Let’s settle one issue right up front, so that readers know what this post is about and what it is not about.

Yes, it is bigger news -- in the heat of a White House race -- when the Democratic Party’s vice-presidential candidate (he would be one blood clot away from naming several U.S. Supreme Court nominees) openly attacks a sacramental doctrine of his church, as in the Church of Rome (Catechism reference here).

Truth is, a giant chunk of space rock could wipe out Jerusalem -- at this point in the sacred rites of American horse-race politics -- and elite journalists would immediately calculate the impact on Hillary Clinton’s poll numbers.

My question today is whether news organizations should have paid any attention to the response by the actual Catholic bishop who, for those who care about Catholic theology and tradition, is the shepherd for the church in which Sen. Tim Kaine is an active communicant. Also, if a newsroom decided to cover that story, would the bishop’s actual words deserve attention? How much attention? 
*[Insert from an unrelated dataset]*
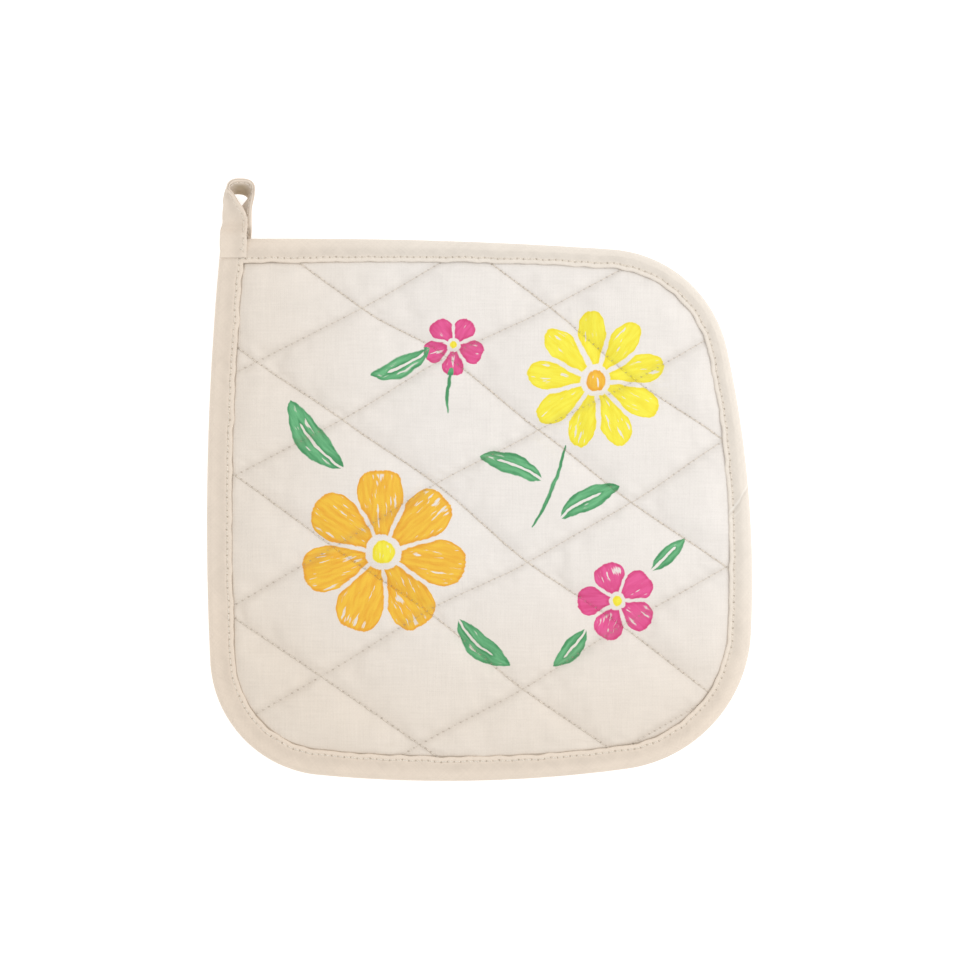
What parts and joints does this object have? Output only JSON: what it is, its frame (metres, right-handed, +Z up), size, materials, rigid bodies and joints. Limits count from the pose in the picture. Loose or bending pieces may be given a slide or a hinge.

So let’s start with a flashback to the original story, care of The Washington Post:

Democratic vice-presidential nominee Tim Kaine, a practicing Catholic, on Saturday described his evolution on same-sex marriage and predicted that his church would change its views as well.
“My full, complete, unconditional support for marriage equality is at odds with the current doctrine of the church that I still attend,” Kaine said at a dinner celebrating gay rights. “But I think that’s going to change, too.”

It’s crucial that Kaine also signaled that God is for same-sex marriage and the Vatican has not caught up to the implications of it’s own theology. Kaine threw down a doctrinal glove and asked for a fight.